特定の個人が努力した結果が共有されなかった場合、それはプラスの資産にならず負債にすらなります。

典型的な例)
前任者が作ったシステムを使っていたが急に動かなくなった。

中小企業では特に多いのではないでしょうか?
同じシステムを見積もりにだしたらいくらになりましたか?

何かを行った場合、それを意識的に共有して、(なんならドキュメント化して)資産としての価値を与えましょう。

そして属人性の排除≠人間性の排除だということは留意しておきたいところです。

下地作りができたなら

下地作りができたなら、やっと「デジタルガバナンス・コードVer2.0」の本質が理解できてくるでしょう。難しい専門用語で書かれていますが、基本的には考え方や、物事に対する向き合い方について、「こうしたらいいよ」というガイドラインなのです。

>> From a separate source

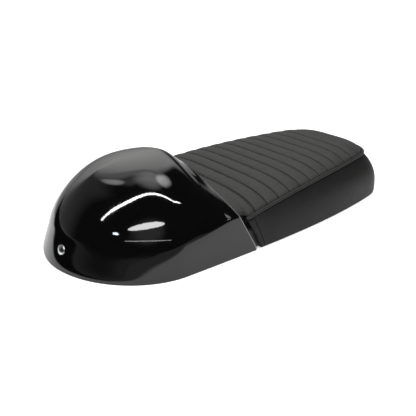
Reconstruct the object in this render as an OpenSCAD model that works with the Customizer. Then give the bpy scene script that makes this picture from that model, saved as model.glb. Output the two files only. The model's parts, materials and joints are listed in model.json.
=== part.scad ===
// Cafe racer seat: a pleated pad on a moulded pan, with a screwed-on tail cowl.
// Millimetres. +X points to the nose of the seat, +Y to its left side, +Z up.
// The origin lies under the middle of the seat, in the plane of its lower edge.
// Stations along the seat are measured forward from the tail of the cowl.

/* [Outline] */
// Length from the tail of the cowl to the nose of the pad
seat_l = 640; // [620:5:660]
// Greatest width, across the lower edge
seat_w = 302; // [290:2:314]
// Length over which the tail rounds to its full width
tail_l = 138; // [130:1:145]
// Fullness of the tail's curve, 2 being an ellipse
tail_full = 1.9; // [1.8:0.05:2.1]
// Loss of half width at the nose
nose_taper = 48; // [40:1:52]
// Length of the two rounded nose corners
nose_l = 65; // [60:1:70]
// Fullness of the nose corners
nose_full = 3.6; // [3:0.1:4]

/* [Pad] */
// Height of the piped edge where the cowl ends
edge_rear_h = 58; // [55:1:61]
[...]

そうした段階で、「価値創造」するためにやるべきことが見えてくるでしょう。
この景色は企業内の立場、人それぞれで見え方が違うかもしれません。

先に進む場合は、それを行う人の認識を合わせて、ゴールを決める必要があります。

「②ビジネスモデルの設計」が必要ですよね?
そしてその「設計」に必要なのがデジタル人材なのです。
だんだんと、デジタルガバナンス・コードに沿ってきたと思いませんか?

そう、すでにあなたはDXの道を踏み出しています。

DXの最終的な理想は社内システムの内製化

デジタルなツール類を社内リソースで構築して運用することで、より効率的に業務を達成し価値創造を行うことができる

でもその前に上るべき階段を上る必要がある

それは自社の業務内容をデジタル的に捉えて、構造化し、ステークホルダーに共有すること

これが出来ているなら、理想のシステムを具体的に提案して、社外リソースに開発してもらうことも出来るし、自社内で運用することができる

そうしたなら、そこからさらにもう1段階、高い価値の創造を設計できるかもしれない

DX自体が、ものすごく思想的で哲学的なことだということは理解できましたでしょうか?
思想的なのにビジネスの本流の真ん中にあることが、非常に理解を困難にさせる要因かもしれません。

アジャイル開発はよく車輪にたとえられます。
Xも車輪です。車輪は回し続けなくては進みません。(持続可能性)
Xは本体ではなく、企業主体を乗せて走る車輪なのです。

その轍に「価値」の花が芽吹くことをお祈りいたします。

さいごに

DXを総評すると

  • 変革(X)をしないと世界経済においていかれます。
  • 変革するのはマインドです。
  • 変革(X)を行うにあたって、近年急速に発達したデジタル(D)の領域で構築された哲学理論を適用してみよう。

ということではないでしょうか?

皆様のDX理解の一助となれば幸いです。